The facilitators recruited a team of nine community members, four Black and five white. The team focused on the research question(s), “who gets to call this place home?” They conducted robust archival research (including researching court records, property records, and historic newspapers) as well as informal interviews to learn about the Black Ford children willed the land, and their journey. The team used their research to apply for a state-recognized historic marker, to be installed October 2022, that emphasizes the Black Ford descendants as agents of their own liberation who fought for their freedom and land.
Cleveland: “Blythe Oldfield Neighborhood Story Project”
The Cleveland facilitation team partnered with two local organizations working in the Blythe-Oldfield Neighborhood, City Fields—a local CDC—and the Blythe Oldfield Community Association. The focus of the project was the Blythe-Oldfield neighborhood, a historically white, working class area that has experienced disinvestment and diminishing social cohesion. The area is undergoing a variety of changes, including a shifting demographic as a growing number of Latino families have moved into the neighborhood, and the imminent redevelopment of a former factory in the area, which some are concerned will lead to gentrification, leading to a loss of affordable housing and continued disruption to social ties.

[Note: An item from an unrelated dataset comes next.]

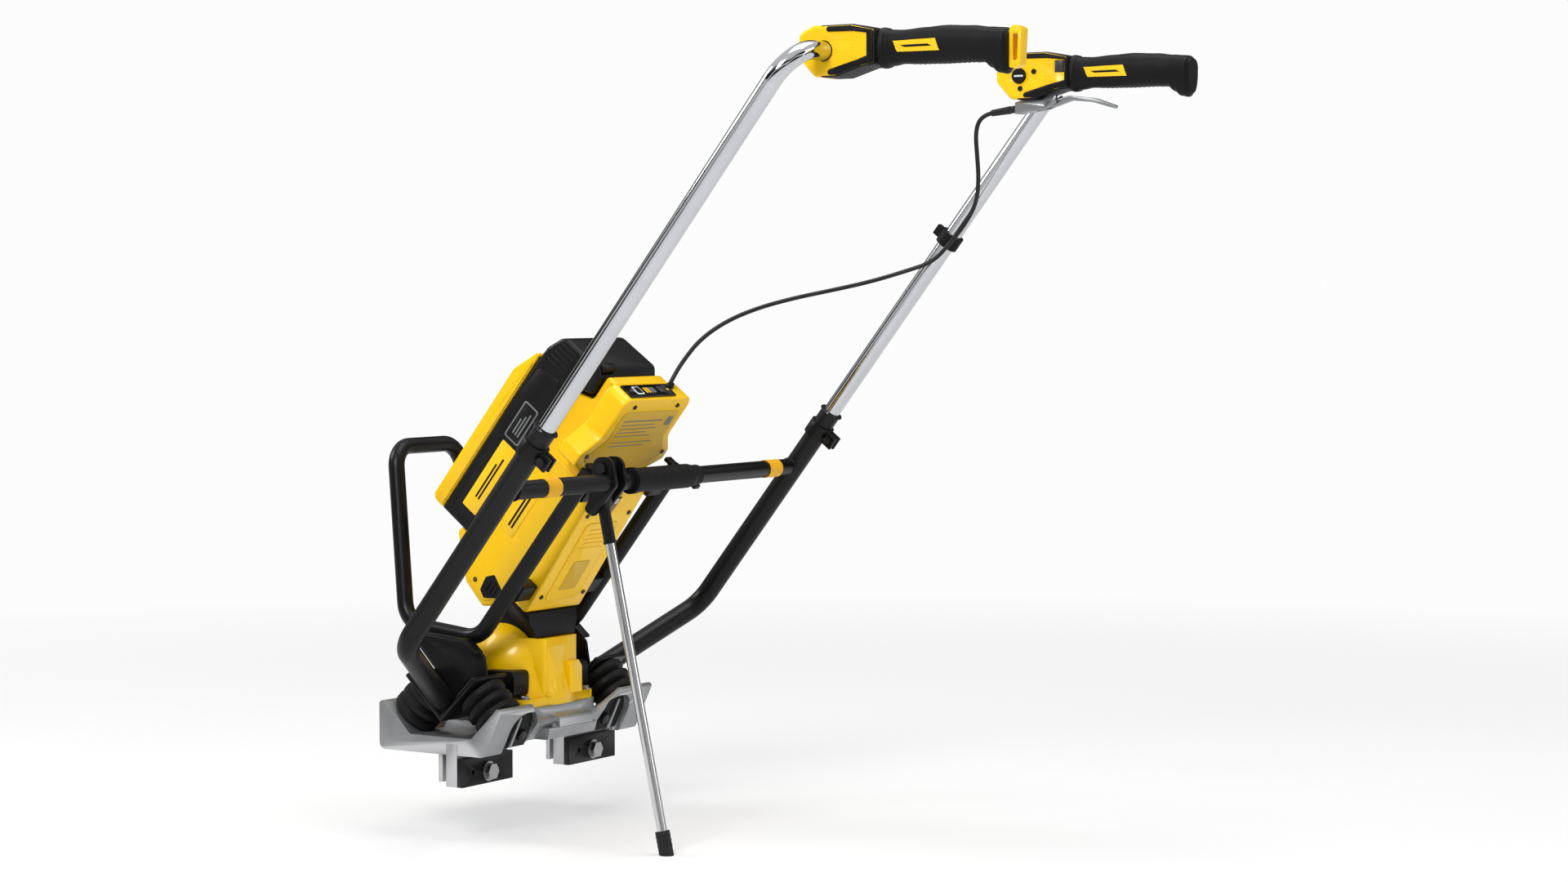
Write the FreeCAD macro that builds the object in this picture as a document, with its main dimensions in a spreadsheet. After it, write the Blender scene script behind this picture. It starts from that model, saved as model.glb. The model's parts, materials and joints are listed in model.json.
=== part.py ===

Facilitators recruited a core team of four participants, with four additional community members contributing to and consulting on the project. The guiding question for this team was, “What is the story of neighborhood connectivity in BlytheOldfield?” To explore this, the team recorded 20 interviews with neighbors; collected pictures from residents and archival research; and conducted informal interviews with other neighbors. The material gathered was used to inform “A Celebration of Our History,” an interactive community event on May 21, 2022.